# little problem with steering (-box)



## kobold (Jan 5, 2019)

Hello guys,
I have a little problem with my (power-) steering box.
When driving, the steering wheel has clearance at left and right, maybe the angle is about 5° or 10°, not a big deal...
I think, the steering box haye a little clearance at the gears.
Would you recommed to adjust this ? How can I do this. ?
regards: Peter


----------



## Jim K (Nov 17, 2020)

Peter,
I'm not sure I follow you. Are you saying the steering wheel has some "slop" of 5-10 Degrees before it starts to turn the wheels? If that's the case that's a pretty easy fix. GM steering boxes for the A body's (and most other GM's) have an adjustment you can make the steering gears fit tighter together, taking out any "free-play". It takes and allen head and a open end wrench, or possibly a socket if it's tight and never been adjusted before.
Driveway Tech: How to Adjust Your GM Steering Box in Five Minutes With Two Tools - BangShift.com


----------



## O52 (Jan 27, 2019)

But check your steering linkage first! It maybe worn out. Have someone turn the wheel as you watch the pitman arm move in relation to the steering shaft AND its relation to the steering linkage/tires.

For example; 
The steering box output arm (Pitman Arm) should move at the same time as the steering shaft input with very little to no free play.
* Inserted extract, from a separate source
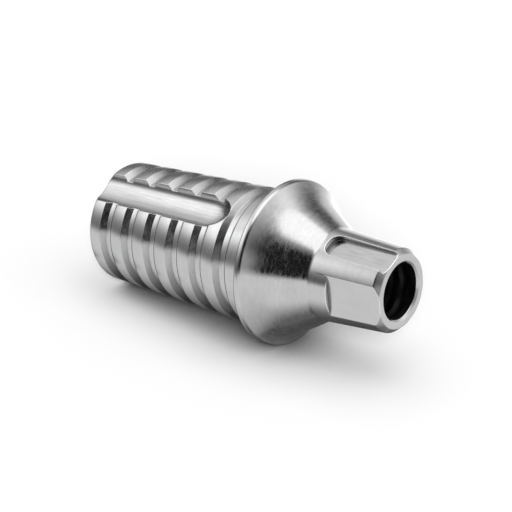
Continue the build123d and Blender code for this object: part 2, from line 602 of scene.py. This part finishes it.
def metal(
    name,
    lines,
    roughness,
    anisotropy,
    relief,
    edge,
    colour=TITANIUM,
    turn=0.25,
    edge_highlight=0.3,
    grain=0.05,
    specks=0.10,
    crevice_shade=CREVICE_SHADE,
    walls=None,
    near_table_shade=None,
):
    """Satin metal with fine tool lines, soft clouds, painted edge highlights and painted shade.

    The lines function gives the way that the tool lines run. The anisotropy draws the highlights
    out, and its turn, in full turns, says which way. The relief is the depth of the lines and the
    edge how far an edge's painted highlight reaches, both in millimetres. The strength of the
    painted edge highlight says how much lighter a rounded edge's colour is made, grain how far
    the lines swing the colour, and specks how much rougher single lines are. The painted shade
    at the foot and sides of the channel and in crevices is as the matching constants say. The
    painted shade near the table is the shade that the metal falls to where it all but touches
    the table.
    """
    material, graph = new_material(name)
    place = graph.node("TexCoord", {}).outputs["Object"]
    place = graph.node("VectorMath", {0: place, "Scale": 1 / MM}, operation="SCALE").outputs[0]
    fine, broad, speck = (
        graph.noise(lines(graph, place, along, across), 1.0, detail)
        for along, across, detail in (FINE_LINES, BROAD_LINES, SPECKS)
    )
    cloud = graph.noise(place, *CLOUDS)

    soft = graph.node("Bevel", {"Radius": edge * MM}, samples=METAL_SAMPLES).outputs[0]
    sharp = graph.node("NewGeometry", {}).outputs["Normal"]
    bend = graph.node("VectorMath", {0: soft, 1: sharp}, operation="DOT_PRODUCT").outputs["Value"]
    reach, closed, clear, darkest = crevice_shade
    sky = graph.open_sky(reach, METAL_SAMPLES, only_local=True)
    # Painted edge highlight: the colour is made lighter on rounded edges that lie open to the sky
    painted_edge_highlight = graph.math(
        "MULTIPLY",
        graph.spread(bend, *HIGHLIGHT_BEND, 0.0, edge_highlight),
        graph.spread(sky, *HIGHLIGHT_SKY, 0.0, 1.0),
    )

    shade = graph.total(
        graph.spread(fine, *LINE_RANGE, 1.0 - grain, 1.0 + grain),
        graph.spread(cloud, *CLOUD_RANGE, -CLOUD_SWING, CLOUD_SWING),
        graph.spread(broad, *LINE_RANGE, -BROAD_GRAIN * grain, BROAD_GRAIN * grain),
        painted_edge_highlight,
    )
    # Painted shade in crevices: the colour darkens where little open sky is left
    shade = graph.math("MULTIPLY", shade, graph.spread(sky, closed, clear, darkest, 1.0))
    # Painted shade at the foot and on the sides of the channel, by distance along X
    if walls:
        foot, top, dark = walls
        out = graph.node("SeparateXYZ", {0: place}).outputs["X"]
        shade = graph.math("MULTIPLY", shade, graph.spread(out, foot, top, 1.0, dark))
    # Painted shade where the metal comes near the table
    if near_table_shade:
        sky = graph.open_sky(TABLE_REACH, METAL_SAMPLES)
        shade = graph.math("MULTIPLY", shade, graph.spread(sky, *TABLE_SKY, near_table_shade, 1.0))
    tint = graph.node("VectorMath", {0: colour, "Scale": shade}, operation="SCALE").outputs[0]

    rough = graph.total(
        graph.spread(fine, *LINE_RANGE, roughness - ROUGHNESS_SWING, roughness + ROUGHNESS_SWING),
        graph.spread(cloud, *CLOUD_RANGE, -CLOUD_SWING, CLOUD_SWING),
        graph.spread(speck, *CLOUD_RANGE, 0.0, specks),
    )
    height = graph.math("MULTIPLY_ADD", broad, BROAD_RELIEF, fine)
    inputs = {"Strength": 1.0, "Distance": relief * MM, "Height": height, "Normal": soft}
    bump = graph.node("Bump", inputs).outputs[0]
    around = graph.node("Tangent", {}, direction_type="RADIAL", axis="Z").outputs[0]
    inputs = {
        "Base Color": tint,
        "Metallic": 1.0,
        "Roughness": rough,
        "Anisotropic": anisotropy,
        "Anisotropic Rotation": turn,
        "Normal": bump,
        "Tangent": around,
    }
    shader = graph.node("BsdfPrincipled", inputs)
    graph.node("OutputMaterial", {"Surface": shader.outputs[0]})
    return material


def finishes():
    """The part's materials, by the name of the finish a tool leaves, with painted shade and
    highlights.
    """
    turned = {"lines": lines_around, "anisotropy": 0.6}
    milled = {"lines": lines_along, "anisotropy": 0.3}
    flat = {**milled, "roughness": 0.16, "turn": 0.0, "edge": 0.04, "edge_highlight": 0.7}
    rows = {
        "turned": {**turned, "roughness": 0.13, "relief": 0.0004, "edge": 0.035, "edge_highlight": 0.5,
                   "grain": 0.035},
        # The bore is painted nearly black as the shade inside the hole
        "bore": {**turned, "colour": BORE_PAINTED_SHADE, "roughness": 0.4, "anisotropy": 0.3,
                 "relief": 0.0006, "edge": 0.03},
        # The grooves' sloped walls are darkened by painted shade, in their colour and near the
        # table
        "groove": {**turned, "colour": GROOVE_PAINTED_SHADE, "roughness": 0.15, "relief": 0.0005,
                   "edge": 0.02, "edge_highlight": 0.25, "near_table_shade": 0.33},
        # The channel carries painted shade in its crevices and at the foot and sides of its walls
        "channel": {**milled, "roughness": 0.14, "relief": 0.0004, "edge": 0.03, "edge_highlight": 0.25,
                    "grain": 0.10, "crevice_shade": CHANNEL_CREVICE_SHADE, "walls": CHANNEL_WALL_SHADE},
        "milled": {**flat, "relief": 0.00015, "grain": 0.06, "specks": 0.05},
        "ground": {**flat, "relief": 0.0001, "grain": 0.015, "specks": 0.03},
    }
    return {name: metal(name + "_titanium", **row) for name, row in rows.items()}


def abutment(finish):
    """The finished piece, in metres."""
    body = turned_body()
    for name in TURNED_FINISHES:
        body.data.materials.append(finish[name])
    cut(body, channel_cutter(), finish["channel"])
    for turn in (0, 180):
        cut(body, turned_to(wide_flat_cutter(), WIDE_FLAT_AT + turn), finish["ground"])
        cut(body, turned_to(pocket_cutter(), POCKET_AT + turn), finish["milled"])
    body.data.transform(Matrix.Scale(MM, 4))
    smooth(body)
    body.data.name = body.name
    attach(body, "root")
    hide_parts("abutment")


# Stage


def studio_axes():
    """Axes of the studio: X to the picture's right, Y away from the camera, Z up off the table."""
    back = Vector(CAMERA_RIGHT).cross(Vector(CAMERA_UP))
    away = (-back - (-back).dot(TABLE_NORMAL) * TABLE_NORMAL).normalized()
    right = away.cross(TABLE_NORMAL)
    return Matrix((right, away, TABLE_NORMAL)).transposed().to_4x4()


def direction(azimuth, elevation):
    """The way to a place in the studio, whose azimuth is 0 towards the camera, 90 to the right."""
    a, e = np.radians(azimuth), np.radians(elevation)
    return np.stack([np.sin(a) * np.cos(e), -np.cos(a) * np.cos(e), np.sin(e)], -1)


# How far the table looks for the part, and how its white darkens between two shares of open sky
# into a painted contact shadow
SHADOW_REACH = 3.2
SHADOW_SKY = (0.08, 0.50)
SHADOW_WHITE = (0.13, 0.96)


def table_top(size=400):
    """The white table, which lets the light and the view through from below."""
    place = studio_axes()
    place.translation = TABLE_NORMAL * TABLE_HEIGHT
    corners = [(-size, -size, 0), (size, -size, 0), (size, size, 0), (-size, size, 0)]
    top = new_object("table", [place @ Vector(c) for c in corners], [(0, 1, 2, 3)])
    top.data.transform(Matrix.Scale(MM, 4))
    material, graph = new_material("table")
    side = graph.node("NewGeometry", {}).outputs["Backfacing"]
    passed = graph.node("LightPath", {}).outputs["Transparent Depth"]
    sky = graph.open_sky(SHADOW_REACH, TABLE_SAMPLES)
    # Painted contact shadow: the table's white darkens where the part closes in the sky
    white_with_painted_shadow = graph.spread(sky, *SHADOW_SKY, *SHADOW_WHITE)
    colour = graph.node("CombineColor", {0: white_with_painted_shadow, 1: white_with_painted_shadow, 2: white_with_painted_shadow}).outputs[0]
    white = graph.node("BsdfDiffuse", {"Color": colour}).outputs[0]
    clear = graph.node("BsdfTransparent", {}).outputs[0]
    mix = graph.node("MixShader", {0: graph.math("MAXIMUM", side, passed), 1: white, 2: clear})
    graph.node("OutputMaterial", {"Surface": mix.outputs[0]})
    top.data.materials.append(material)
    top.visible_glossy = False


# What the metal mirrors, painted one over the other. Each panel has its azimuth (0 towards the
# camera, 90 to the picture's right), half width, lowest and highest edge, the softness of its
# side edges and of its lower and upper edges, and its brightness.
ROOM_BRIGHTNESS = 0.89
PANELS = [
    ("left softbox", -94, 32, 18, 49, 28, 20, 1.75),
    ("right softbox", 102, 23, 18, 69, 30, 16, 1.23),
    ("low left wall", -72, 80, -20, 17, 8, 33, 0.26),
    ("back left wall", -157, 49, -20, 31, 7, 28, 0.18),
    ("back right flag", 143, 22, 12, 57, 54, 36, 0.07),
    ("backdrop strip", 162, 13, -20, 14, 12, 22, 1.10),
    ("backdrop strip top", 155, 6, 0, 25, 10, 16, 0.90),
    ("camera side flag", -12, 47, -20, 58, 72, 24, 0.015),
    ("pale wall at the right", 40, 33, -20, 20, 22, 14, 0.50),
    ("top softbox", 0, 180, 62, 99, 0, 7, 1.70),
    ("white table", 0, 180, -99, -7, 0, 11, 0.92),
    ("table near the camera", -3, 42, -20, 1, 40, 8, 0.92),
    ("shade under the part", 0, 180, -99, -58, 0, 40, 0.11),
    ("shade behind the part", 172, 50, -75, -25, 84, 10, 0.08),
    ("shade at the front right", 23, 28, -64, -36, 22, 54, 0.60),
    ("shade at the left", -133, 27, -42, -3, 10, 6, 0.05),
    ("glow at the back right", 159, 12, -27, -10, 16, 20, 1.85),
]


def ramp(value, low, high):
    """0 below low and 1 above high, smooth between."""
    t = np.clip((value - low) / (high - low), 0, 1)
    return t * t * (3 - 2 * t)


def studio_sphere(radius=150, columns=180, rows=120, pole=89.5, least_ramp=0.01):
    """The studio that the metal mirrors, as a sphere that only reflections see.

    It stops just short of its poles, and a side edge without softness still has the least ramp.
    """
    azimuth = np.linspace(-180, 180, columns, endpoint=False)
    azimuth, elevation = np.meshgrid(azimuth, np.linspace(-pole, pole, rows))
    level = np.full(azimuth.shape, ROOM_BRIGHTNESS)
    for _, middle, half, low, high, side, edge, brightness in PANELS:
        off = np.abs((azimuth - middle + 180) % 360 - 180)
        inside = 1 - ramp(off, half - side / 2, half + side / 2 + least_ramp)
        inside = inside * ramp(elevation, low - edge / 2, low + edge / 2)
        inside = inside * (1 - ramp(elevation, high - edge / 2, high + edge / 2))
        level = level * (1 - inside) + brightness * inside
    points = radius * direction(azimuth, elevation).reshape(-1, 3)
    faces = ring_faces(rows, columns, False)
    ball = new_object("studio", points, faces)
    ball.data.transform(studio_axes())
    ball.data.transform(Matrix.Scale(MM, 4))
    ball.data.polygons.foreach_set("use_smooth", [True] * len(faces))
    glow = ball.data.attributes.new("glow", "FLOAT", "POINT")
    glow.data.foreach_set("value", level.ravel().astype(np.float32))
    material, graph = new_material("studio")
    material.cycles.emission_sampling = "NONE"
    glow = graph.node("Attribute", {}, attribute_name="glow").outputs["Fac"]
    matt = graph.node("LightPath", {}).outputs["Diffuse Depth"]
    direct = graph.math("MULTIPLY", glow, graph.math("LESS_THAN", matt, 0.5))
    emit = graph.node("Emission", {"Strength": direct}).outputs[0]
    graph.node("OutputMaterial", {"Surface": emit})
    ball.data.materials.append(material)
    ball.visible_camera = False
    ball.visible_diffuse = False
    ball.visible_shadow = False
    ball.visible_transmission = False


def white_world(diffuse=0.14):
    """A white world for what the camera and the metal see, dimmer as light on the table."""
    world = bpy.data.worlds.new("world")
    bpy.context.scene.world = world
    world.use_nodes = True
    graph = Graph(world.node_tree)
    path = graph.node("LightPath", {}).outputs
    seen = graph.math("MAXIMUM", path["Is Camera Ray"], path["Is Glossy Ray"])
    seen = graph.math("MAXIMUM", seen, path["Is Transmission Ray"])
    strength = graph.spread(seen, 0.0, 1.0, diffuse, 1.0)
    back = graph.node("Background", {"Color": (1, 1, 1, 1), "Strength": strength}).outputs[0]
    graph.node("OutputWorld", {"Surface": back})


# The lamps: azimuth and elevation in the studio, width and brightness
LAMPS = {
    "top": (0, 90, 60, 0.33),
    "right": (60, 50, 50, 0.12),
    "front": (0, 27, 22, 0.465),
}


def lamp(name, azimuth, elevation, width, brightness):
    """A far softbox that lights the table and isn't mirrored. Its width is an angle.

    The brightness is what it alone gives to a white table.
    """
    data = bpy.data.lights.new(name, "SUN")
    data.angle = math.radians(width)
    data.energy = brightness * math.pi / math.sin(math.radians(elevation))
    box = bpy.data.objects.new(name, data)
    out = studio_axes().to_3x3() @ Vector(direction(azimuth, elevation))
    box.rotation_euler = out.to_track_quat("Z", "Y").to_euler()
    box.visible_glossy = False
    bpy.context.scene.collection.objects.link(box)


def camera():
    """The camera, where the fit to the photo puts it."""
    data = bpy.data.cameras.new("camera")
    data.lens = CAMERA_LENS
    data.sensor_width = CAMERA_SENSOR
    data.clip_start, data.clip_end = (distance * MM for distance in CAMERA_CLIP)
    view = bpy.data.objects.new("camera", data)
    right, up = Vector(CAMERA_RIGHT), Vector(CAMERA_UP)
    turn = Matrix((right, up, right.cross(up))).transposed().to_4x4()
    view.matrix_world = Matrix.Translation(Vector(CAMERA_PLACE) * MM) @ turn
    bpy.context.scene.collection.objects.link(view)
    bpy.context.scene.camera = view


abutment(finishes())
table_top()
studio_sphere()
white_world()
for name, settings in LAMPS.items():
    lamp(name, *settings)
camera()
bpy.context.scene.view_settings.view_transform = "Standard"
If there is significant play then your steering gear needs adjustment or rebuilding.
Then check the Pitman arm movement to tire movement. (tires lightly touching the ground for resistance) Again, there should be very little free play between the two. You can then narrow your problem to one or both areas.


----------



## kobold (Jan 5, 2019)

Thanks a lot, I'll first check the linkage (pitman, idlearm) an then adjust (smoothly) the gear-box.


----------